Shelley v. Shelley
Oregon Supreme Court
354 P.2d 282 (1960)
Grant (defendant) had four children from two marriages that both ended in divorce. Both divorce decrees ordered Grant to pay child support and one ordered alimony payments, but Grant failed to pay either and disappeared. Since Grant was the beneficiary of a trust, his former wives and children sought to reach the assets of the trust in satisfaction of the child support and alimony owed them. The trust had been created by his father’s will to pay income to Grant for life but restricted distribution of the trust corpus until after Grant turned thirty years of age, and then limited it to such amounts that the trustee and other specified persons, in their discretion, considered Grant capable of properly investing.
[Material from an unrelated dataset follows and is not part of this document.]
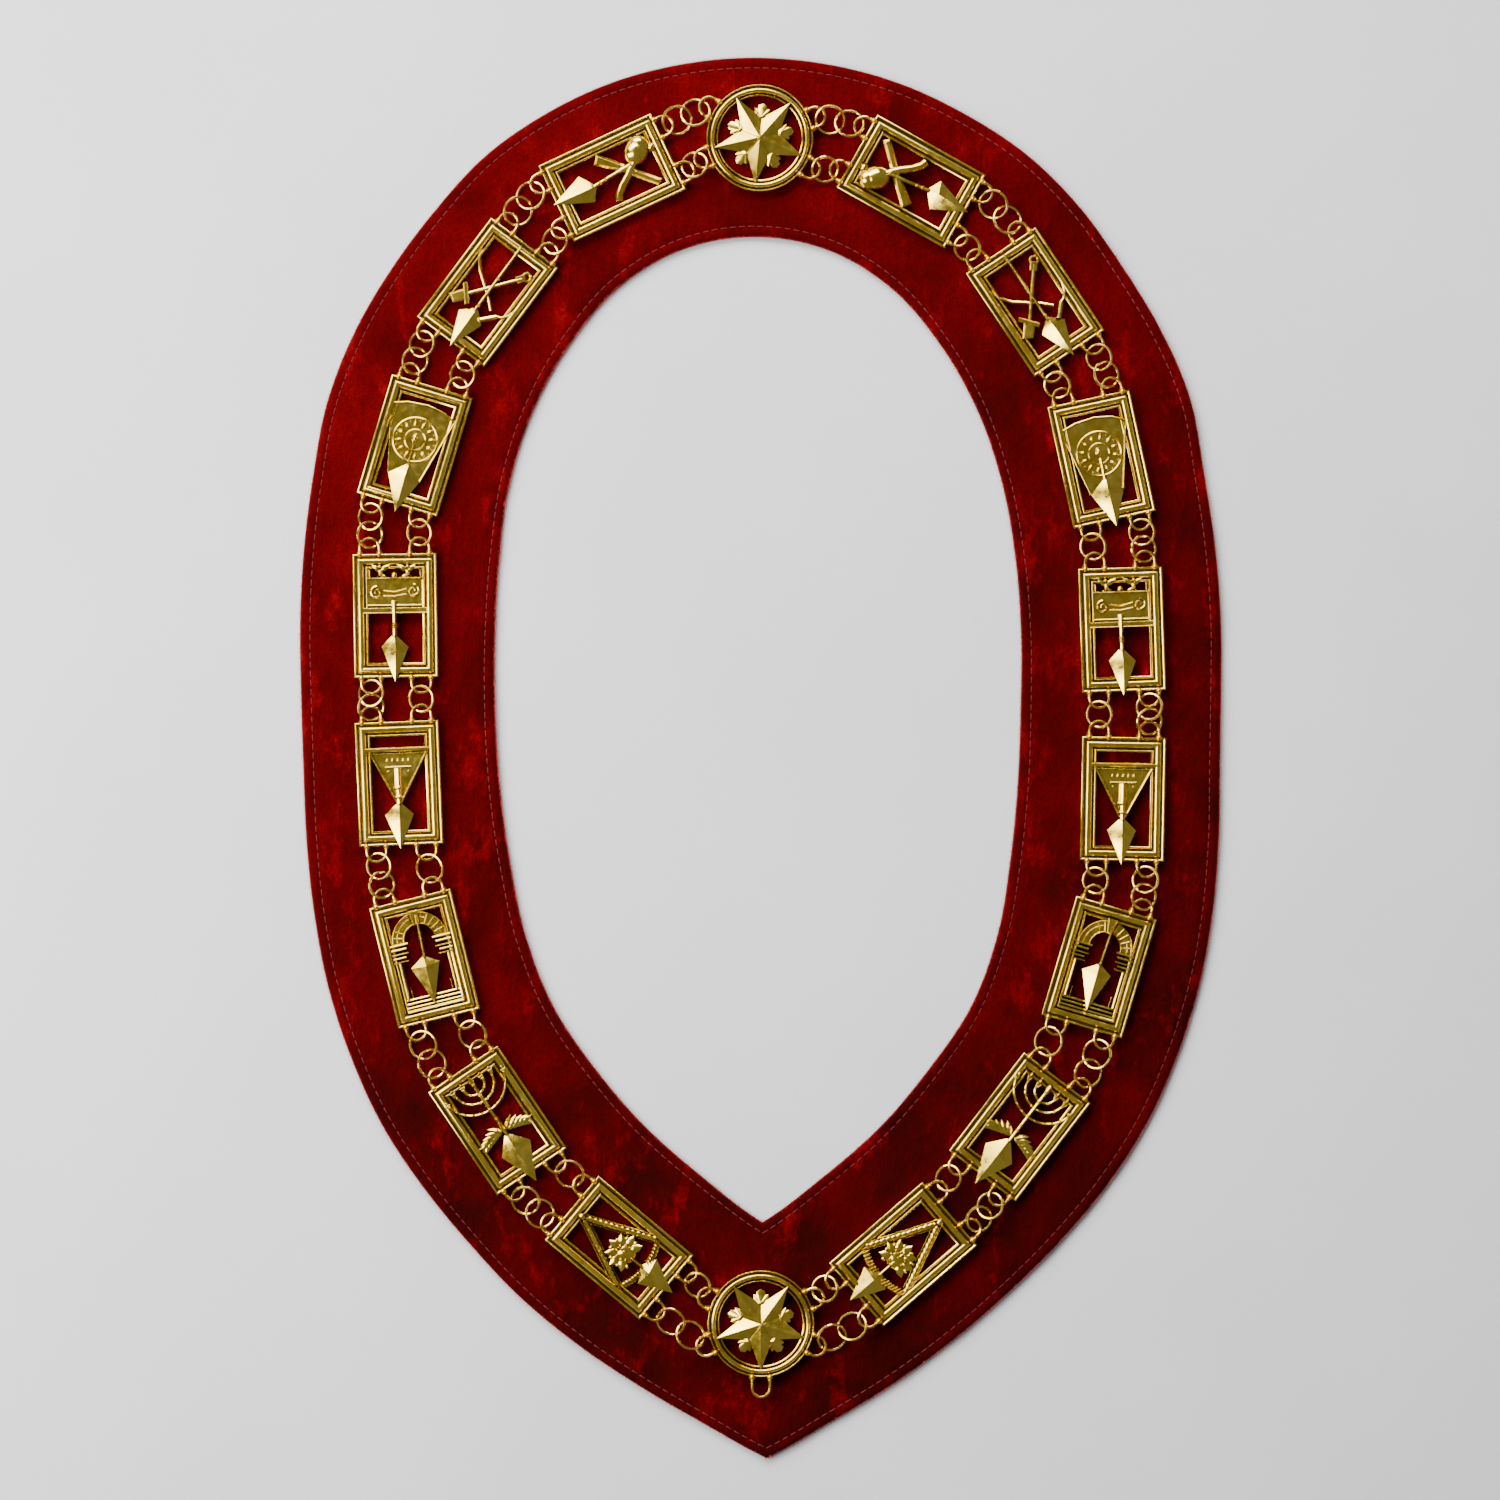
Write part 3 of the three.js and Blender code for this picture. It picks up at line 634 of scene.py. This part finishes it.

In addition, the trustee was given discretion to distribute trust corpus to Grant or to his children “in an emergency” to provide for their support and care where “unusual and extraordinary expenses are necessary.” The trust also contained a spendthrift provision that restrained Grant from transferring or encumbering his interest in either principle or income and specifically provided that the trust principle and income may not be subject to creditors’ claims. The bank acting as trustee (defendant) interpleaded to respond to the claims against Grant’s beneficial interest in the trust. The matter was ultimately appealed to the Oregon Supreme Court to determine whether the trust’s spendthrift provision was enforceable against child support and alimony claims. The trustee bank argued on appeal that the case finding a spendthrift provision ineffective against claims for alimony and child support should be overruled as inconsistent with a testator’s right to dispose of his property as he chooses.